Clamoring for Cork
When we launched our second cork collection in 2022, Hannah Martin of Architectural Digest featured us in her article "Designers are Clamoring for Cork." While a few quotes made it into the piece, we thought it would be fun to share the full Q&A interview here for your summer reading pleasure:
Hannah: What originally attracted you to cork and inspired you to start working with it?
Chelsea: We launched our first cork collection in 2021 after three years of research and development. It was fully inspired by the unique properties of cork itself.
Cork is made from the outer bark of the cork oak tree. These trees grow in Mediterranean climates and can live for up to 200 years. The bark is hand-harvested every nine years without harming the tree in any way. This makes it a rapidly renewable material and a powerful carbon sink. Due to the regeneration process, the more bark harvested from the tree, the more carbon is absorbed.
The drought-resistant cork forests where our cork is harvested in Portugal are home to over 200 animal species and 135 plant species. These forests require no chemical agricultural inputs.
When developing our cork work, we wanted to honor this extraordinary material first and foremost. Our sculptural tables and benches take advantage of the block and cylinder forms that are standard in the cork production process. We use these standards as the basic formal components of our final designs.

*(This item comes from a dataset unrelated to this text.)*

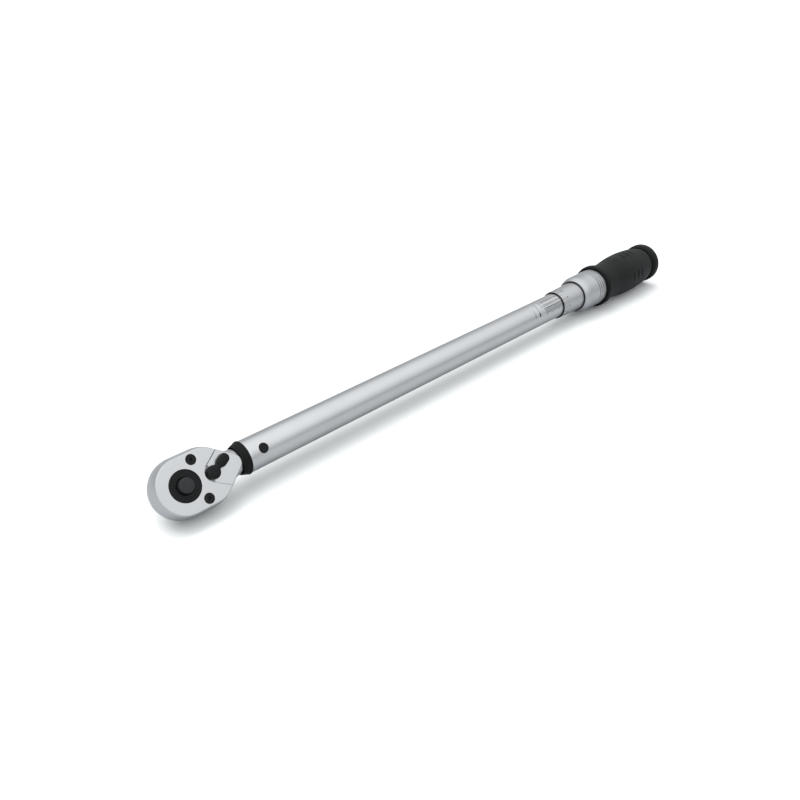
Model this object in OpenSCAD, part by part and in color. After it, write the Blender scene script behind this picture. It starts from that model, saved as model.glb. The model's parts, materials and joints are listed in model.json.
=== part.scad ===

Our brief to ourselves is to celebrate cork by finding the most efficient ways to shape our forms so that we are left with minimal waste. We have always been interested in the intersection of technology and craft. Our cork pieces are a further exploration of that intersection.
Hannah: Can you describe the appeal of the material, both aesthetically and environmentally?
Chelsea: Being a rapidly renewable material and a powerful carbon sink is what drew us to cork to begin with. That said, it is our hope to build furniture and objects to be passed down for generations. In order to do so, we know we need to speak to more than just material features but to the physical connection, you experience when living with these objects.
At first look, the shapes are friendly and inviting, but it is their surfaces that really draw you in. Though durable and resilient, the hand of the finished surfaces feel more like velvet than wood. They immediately become grounding elements in the home.
In all of our work, our hope is that we are building furniture and objects that will be passed down for generations. At the same time, cork is fully biodegradable at the end of its useful life.
Hannah: Describe some of the functional benefits of corks in terms of what it can offer in an interior space?
Chelsea: The inherent properties of cork include being hypoallergenic, moisture and fire resistant, sound and heat insulating as well as soft and resilient to touch. This allows cork to be used both indoors and outdoors. The surface is so durable that it does not need to be sealed with any potentially harmful chemicals. All of our work is solid cork, so if there is ever an issue with the surface, it can be easily refreshed with a light sanding.
Hannah: Are there any things you'd like to realize in cork that you haven't yet?
We have sketches for some cork lighting in the works. We are also considering some smaller tabletop objects that could potentially re-use some of our furniture production off-cuts.
Hannah: Why do you think cork is having a moment?
Chelsea: As a raw material, cork feels super futuristic to us. The idea that you harvest just what you need - not too much - and in doing so you do not disturb the ecosystem that surrounds it is the way that we all need to be thinking about living in right relationship with the natural world.